Your objective
Find the lines holding the string "their" in the data, then copy all of them.

— START OF Dataset rows —

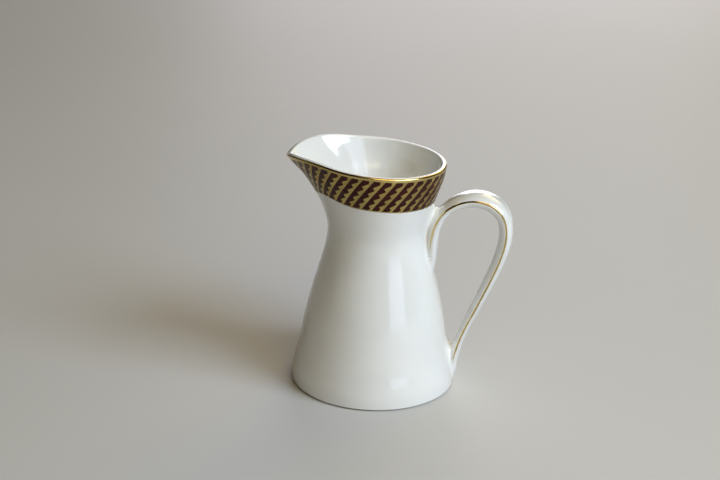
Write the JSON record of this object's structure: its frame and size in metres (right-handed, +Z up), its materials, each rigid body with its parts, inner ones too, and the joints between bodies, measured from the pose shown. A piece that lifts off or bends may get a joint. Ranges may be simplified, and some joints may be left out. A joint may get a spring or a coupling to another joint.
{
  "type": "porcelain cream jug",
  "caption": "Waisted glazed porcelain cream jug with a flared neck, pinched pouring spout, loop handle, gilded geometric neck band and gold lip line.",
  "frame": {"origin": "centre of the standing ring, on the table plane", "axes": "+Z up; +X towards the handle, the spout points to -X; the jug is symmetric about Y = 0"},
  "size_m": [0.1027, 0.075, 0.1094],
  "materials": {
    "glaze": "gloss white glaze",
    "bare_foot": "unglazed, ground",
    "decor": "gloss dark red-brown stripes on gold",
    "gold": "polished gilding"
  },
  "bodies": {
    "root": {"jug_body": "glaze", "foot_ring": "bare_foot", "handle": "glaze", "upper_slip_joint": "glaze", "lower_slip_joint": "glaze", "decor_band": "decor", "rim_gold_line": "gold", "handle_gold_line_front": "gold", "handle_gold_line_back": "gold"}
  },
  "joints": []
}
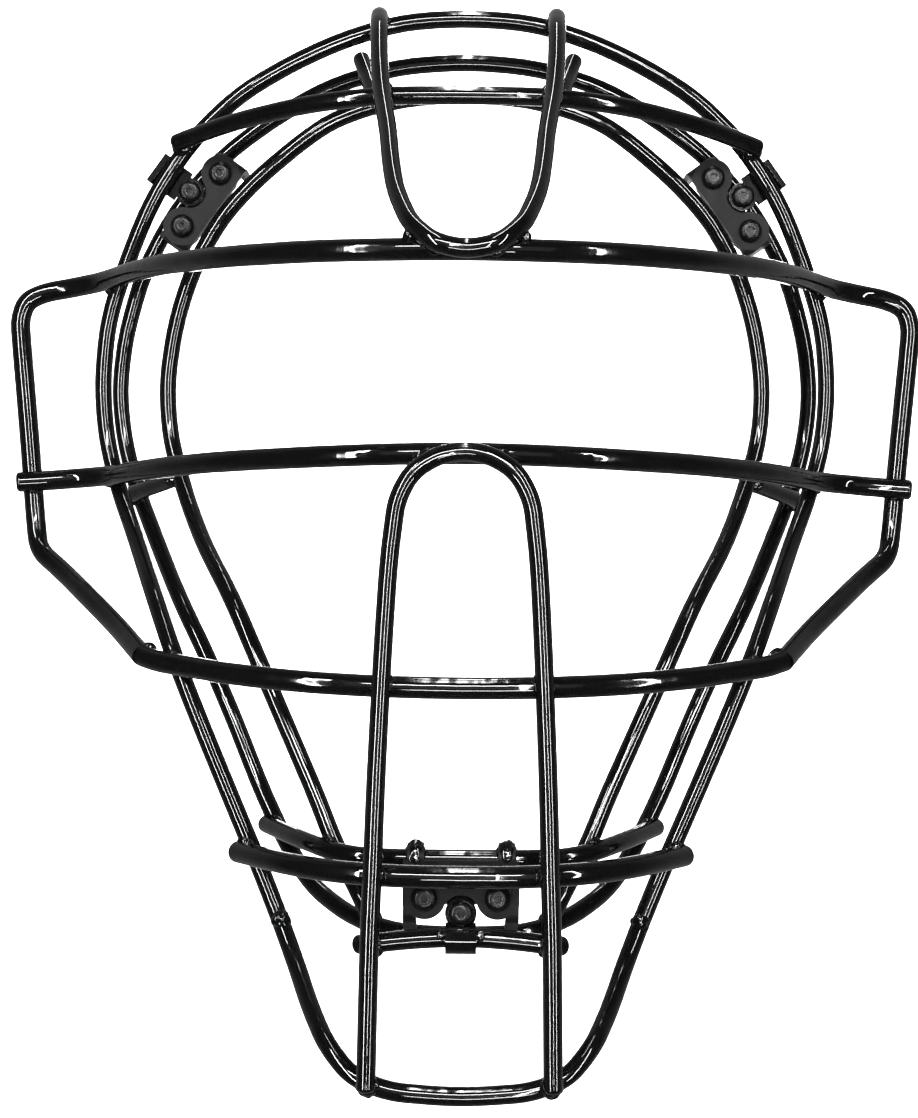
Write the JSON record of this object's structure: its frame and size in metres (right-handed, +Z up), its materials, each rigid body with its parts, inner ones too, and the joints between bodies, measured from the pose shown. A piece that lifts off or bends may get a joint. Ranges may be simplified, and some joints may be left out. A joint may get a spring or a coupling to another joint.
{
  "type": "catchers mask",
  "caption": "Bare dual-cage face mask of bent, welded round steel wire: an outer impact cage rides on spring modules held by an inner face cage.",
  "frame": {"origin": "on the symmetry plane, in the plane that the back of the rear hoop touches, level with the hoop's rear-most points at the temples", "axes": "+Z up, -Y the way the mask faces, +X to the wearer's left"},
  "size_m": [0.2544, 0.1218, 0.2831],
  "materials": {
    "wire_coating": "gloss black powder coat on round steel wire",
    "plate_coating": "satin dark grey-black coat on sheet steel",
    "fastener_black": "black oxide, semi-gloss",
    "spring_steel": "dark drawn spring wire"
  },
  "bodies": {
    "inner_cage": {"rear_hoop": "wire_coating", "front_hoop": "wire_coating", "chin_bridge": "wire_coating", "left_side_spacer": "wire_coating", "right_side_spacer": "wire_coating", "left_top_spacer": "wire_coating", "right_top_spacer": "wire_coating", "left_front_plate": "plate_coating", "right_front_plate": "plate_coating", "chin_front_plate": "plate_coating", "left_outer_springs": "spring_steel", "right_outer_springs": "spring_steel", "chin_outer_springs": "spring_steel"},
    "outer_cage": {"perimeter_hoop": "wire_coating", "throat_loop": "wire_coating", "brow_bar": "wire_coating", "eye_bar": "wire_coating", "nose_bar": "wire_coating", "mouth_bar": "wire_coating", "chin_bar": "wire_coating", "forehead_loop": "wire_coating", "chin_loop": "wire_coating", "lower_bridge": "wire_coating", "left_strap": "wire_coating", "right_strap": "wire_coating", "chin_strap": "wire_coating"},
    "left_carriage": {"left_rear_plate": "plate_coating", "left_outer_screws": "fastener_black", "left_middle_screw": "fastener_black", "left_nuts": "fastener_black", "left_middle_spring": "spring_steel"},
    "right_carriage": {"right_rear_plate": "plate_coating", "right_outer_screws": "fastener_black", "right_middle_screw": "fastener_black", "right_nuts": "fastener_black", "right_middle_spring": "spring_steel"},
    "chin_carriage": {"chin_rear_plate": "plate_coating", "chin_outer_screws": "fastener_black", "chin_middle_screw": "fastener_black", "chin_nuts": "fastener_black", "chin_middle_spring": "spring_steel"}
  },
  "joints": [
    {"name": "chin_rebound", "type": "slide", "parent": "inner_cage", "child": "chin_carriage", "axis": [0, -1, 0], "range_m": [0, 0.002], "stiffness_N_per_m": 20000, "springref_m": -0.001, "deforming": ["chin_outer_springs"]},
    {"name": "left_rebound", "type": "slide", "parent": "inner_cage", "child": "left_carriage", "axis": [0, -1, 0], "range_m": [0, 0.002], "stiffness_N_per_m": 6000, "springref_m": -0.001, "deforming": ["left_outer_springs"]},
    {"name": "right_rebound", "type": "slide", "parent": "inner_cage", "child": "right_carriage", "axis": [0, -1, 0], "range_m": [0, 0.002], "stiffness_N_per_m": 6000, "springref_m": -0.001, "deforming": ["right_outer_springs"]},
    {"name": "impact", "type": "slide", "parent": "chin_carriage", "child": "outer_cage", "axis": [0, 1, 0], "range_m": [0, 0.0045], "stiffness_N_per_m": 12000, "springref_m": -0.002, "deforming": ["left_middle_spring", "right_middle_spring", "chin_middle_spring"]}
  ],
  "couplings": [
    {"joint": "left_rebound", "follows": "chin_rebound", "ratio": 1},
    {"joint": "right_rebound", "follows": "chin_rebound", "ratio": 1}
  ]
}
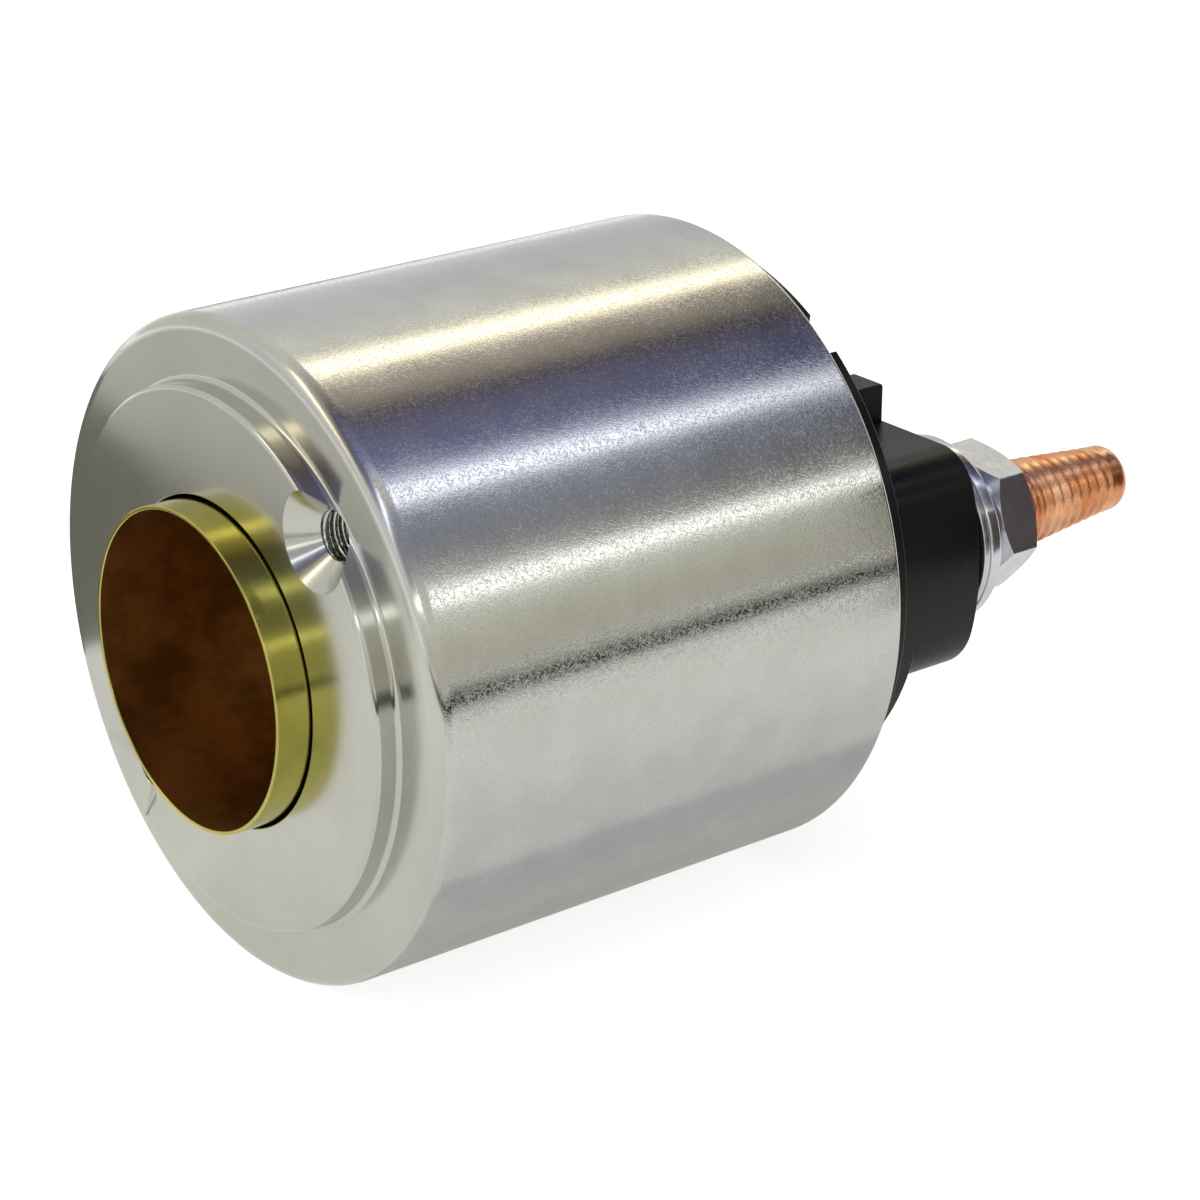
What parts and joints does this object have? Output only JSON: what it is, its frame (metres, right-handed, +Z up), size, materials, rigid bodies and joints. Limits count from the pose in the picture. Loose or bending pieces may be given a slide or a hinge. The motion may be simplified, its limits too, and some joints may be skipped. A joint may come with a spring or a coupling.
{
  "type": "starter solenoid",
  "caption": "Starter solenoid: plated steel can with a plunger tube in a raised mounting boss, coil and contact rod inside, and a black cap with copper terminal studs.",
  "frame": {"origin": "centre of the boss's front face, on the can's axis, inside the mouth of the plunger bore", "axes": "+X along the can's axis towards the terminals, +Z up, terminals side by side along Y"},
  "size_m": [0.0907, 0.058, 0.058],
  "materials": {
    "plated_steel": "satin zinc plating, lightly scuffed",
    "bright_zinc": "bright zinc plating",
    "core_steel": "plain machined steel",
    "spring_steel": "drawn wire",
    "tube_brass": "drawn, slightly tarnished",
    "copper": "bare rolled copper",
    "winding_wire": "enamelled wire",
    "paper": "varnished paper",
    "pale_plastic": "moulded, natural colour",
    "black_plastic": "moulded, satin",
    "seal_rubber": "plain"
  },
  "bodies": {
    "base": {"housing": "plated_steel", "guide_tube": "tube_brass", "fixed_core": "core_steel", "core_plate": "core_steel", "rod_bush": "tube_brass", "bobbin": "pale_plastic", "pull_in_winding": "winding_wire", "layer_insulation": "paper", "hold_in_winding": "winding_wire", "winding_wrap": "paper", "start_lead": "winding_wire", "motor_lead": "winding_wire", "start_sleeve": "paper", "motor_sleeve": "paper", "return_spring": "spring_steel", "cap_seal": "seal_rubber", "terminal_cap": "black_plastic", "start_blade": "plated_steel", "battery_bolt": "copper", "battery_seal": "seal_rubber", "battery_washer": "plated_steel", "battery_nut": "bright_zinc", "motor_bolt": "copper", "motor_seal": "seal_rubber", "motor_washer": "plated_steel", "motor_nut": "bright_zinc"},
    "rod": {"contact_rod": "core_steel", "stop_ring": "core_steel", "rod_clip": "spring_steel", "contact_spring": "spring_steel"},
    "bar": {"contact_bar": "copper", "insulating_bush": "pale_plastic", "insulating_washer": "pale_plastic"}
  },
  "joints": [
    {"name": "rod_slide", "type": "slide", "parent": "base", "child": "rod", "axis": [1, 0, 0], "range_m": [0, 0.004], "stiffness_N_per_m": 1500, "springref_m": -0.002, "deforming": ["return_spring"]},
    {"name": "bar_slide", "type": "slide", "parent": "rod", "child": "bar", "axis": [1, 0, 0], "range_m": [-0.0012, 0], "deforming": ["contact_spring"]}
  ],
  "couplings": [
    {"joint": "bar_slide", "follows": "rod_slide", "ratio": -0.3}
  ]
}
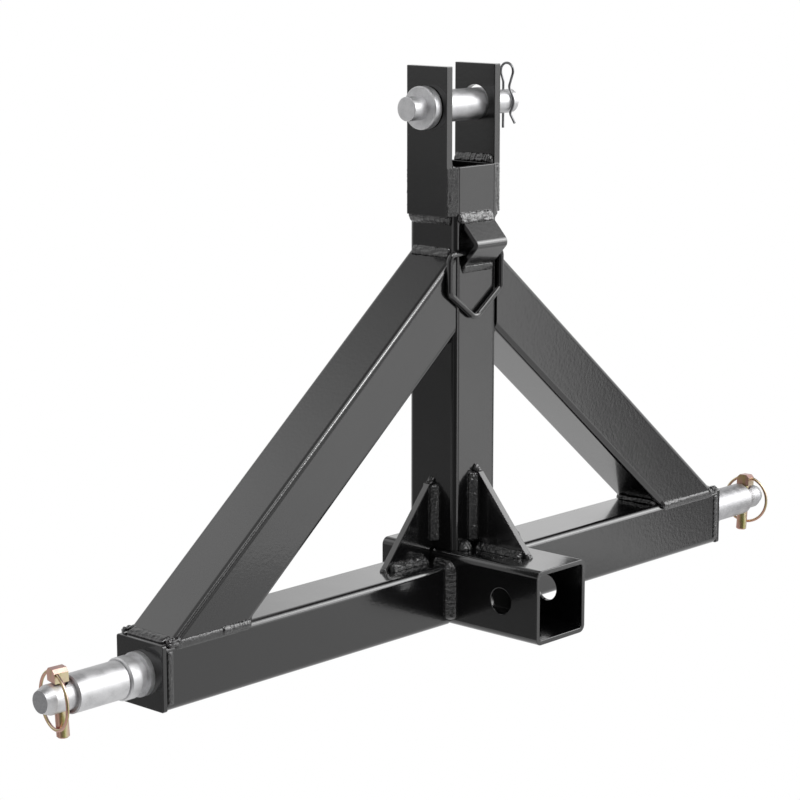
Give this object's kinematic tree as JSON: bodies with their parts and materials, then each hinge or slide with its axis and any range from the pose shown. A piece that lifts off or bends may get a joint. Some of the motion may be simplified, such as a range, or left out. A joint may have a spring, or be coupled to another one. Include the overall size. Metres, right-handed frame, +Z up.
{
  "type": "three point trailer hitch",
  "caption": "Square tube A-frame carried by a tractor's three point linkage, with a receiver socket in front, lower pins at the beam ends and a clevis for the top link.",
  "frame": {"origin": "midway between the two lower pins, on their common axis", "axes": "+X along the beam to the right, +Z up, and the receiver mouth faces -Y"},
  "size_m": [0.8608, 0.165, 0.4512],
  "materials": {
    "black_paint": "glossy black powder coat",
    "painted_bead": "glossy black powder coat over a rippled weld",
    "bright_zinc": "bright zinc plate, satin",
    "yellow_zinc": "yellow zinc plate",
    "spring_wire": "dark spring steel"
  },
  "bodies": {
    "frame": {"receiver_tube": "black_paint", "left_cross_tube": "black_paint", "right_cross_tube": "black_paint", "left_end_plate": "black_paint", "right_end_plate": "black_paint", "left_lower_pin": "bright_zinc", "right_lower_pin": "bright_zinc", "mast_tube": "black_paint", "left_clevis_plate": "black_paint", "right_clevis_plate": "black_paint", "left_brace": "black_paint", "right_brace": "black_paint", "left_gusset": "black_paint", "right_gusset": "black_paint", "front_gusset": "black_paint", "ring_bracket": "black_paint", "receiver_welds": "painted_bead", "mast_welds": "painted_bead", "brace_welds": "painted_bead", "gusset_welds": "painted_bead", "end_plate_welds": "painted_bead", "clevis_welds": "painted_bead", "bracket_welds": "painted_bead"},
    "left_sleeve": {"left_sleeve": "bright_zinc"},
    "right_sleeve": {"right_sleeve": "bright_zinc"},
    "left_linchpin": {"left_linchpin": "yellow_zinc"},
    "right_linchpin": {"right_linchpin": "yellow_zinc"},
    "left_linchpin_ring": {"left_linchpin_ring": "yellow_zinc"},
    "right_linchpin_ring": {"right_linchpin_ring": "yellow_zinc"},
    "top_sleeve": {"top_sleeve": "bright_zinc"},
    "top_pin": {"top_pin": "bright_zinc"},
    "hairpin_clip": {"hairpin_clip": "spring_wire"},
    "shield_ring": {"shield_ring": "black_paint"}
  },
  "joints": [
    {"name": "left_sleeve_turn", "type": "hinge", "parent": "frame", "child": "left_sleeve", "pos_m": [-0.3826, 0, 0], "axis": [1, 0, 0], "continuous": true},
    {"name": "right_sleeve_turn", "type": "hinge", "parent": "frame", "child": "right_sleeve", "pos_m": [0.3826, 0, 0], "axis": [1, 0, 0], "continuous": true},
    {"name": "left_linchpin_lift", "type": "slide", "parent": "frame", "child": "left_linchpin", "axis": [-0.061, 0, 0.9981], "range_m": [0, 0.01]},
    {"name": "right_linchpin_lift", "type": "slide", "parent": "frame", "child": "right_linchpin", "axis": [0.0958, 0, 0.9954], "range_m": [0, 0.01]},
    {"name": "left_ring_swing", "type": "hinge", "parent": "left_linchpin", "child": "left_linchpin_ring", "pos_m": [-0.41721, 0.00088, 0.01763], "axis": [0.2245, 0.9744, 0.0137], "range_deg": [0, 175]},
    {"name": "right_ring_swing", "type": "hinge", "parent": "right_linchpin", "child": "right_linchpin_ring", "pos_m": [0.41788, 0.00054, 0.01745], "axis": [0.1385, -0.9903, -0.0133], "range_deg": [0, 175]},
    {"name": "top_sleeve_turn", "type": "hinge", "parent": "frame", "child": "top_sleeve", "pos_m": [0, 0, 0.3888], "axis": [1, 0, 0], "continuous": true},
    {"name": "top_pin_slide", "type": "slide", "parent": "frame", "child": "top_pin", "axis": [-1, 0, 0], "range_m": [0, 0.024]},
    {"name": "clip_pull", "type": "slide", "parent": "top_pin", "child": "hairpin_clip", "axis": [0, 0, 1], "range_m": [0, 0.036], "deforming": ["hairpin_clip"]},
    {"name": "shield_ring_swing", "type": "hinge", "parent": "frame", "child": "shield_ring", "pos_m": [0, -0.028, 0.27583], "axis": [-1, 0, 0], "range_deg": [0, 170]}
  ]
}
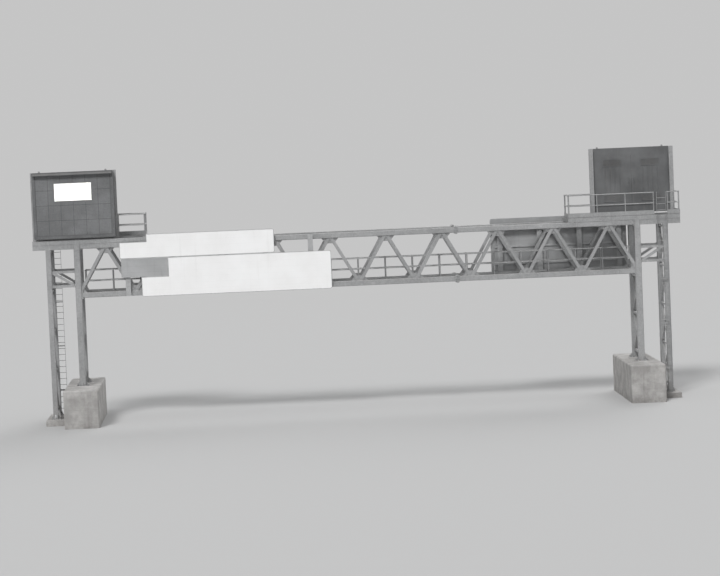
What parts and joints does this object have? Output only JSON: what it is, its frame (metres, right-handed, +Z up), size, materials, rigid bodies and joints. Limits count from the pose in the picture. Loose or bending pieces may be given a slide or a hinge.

— END OF Dataset rows —

Exercise response
Give this object's kinematic tree as JSON: bodies with their parts and materials, then each hinge or slide with its axis and any range from the pose shown. A piece that lifts off or bends may get a joint. Some of the motion may be simplified, such as a range, or left out. A joint may have a spring, or be coupled to another one. Include the overall size. Metres, right-handed frame, +Z up.
  "frame": {"origin": "midway between the two lower pins, on their common axis", "axes": "+X along the beam to the right, +Z up, and the receiver mouth faces -Y"},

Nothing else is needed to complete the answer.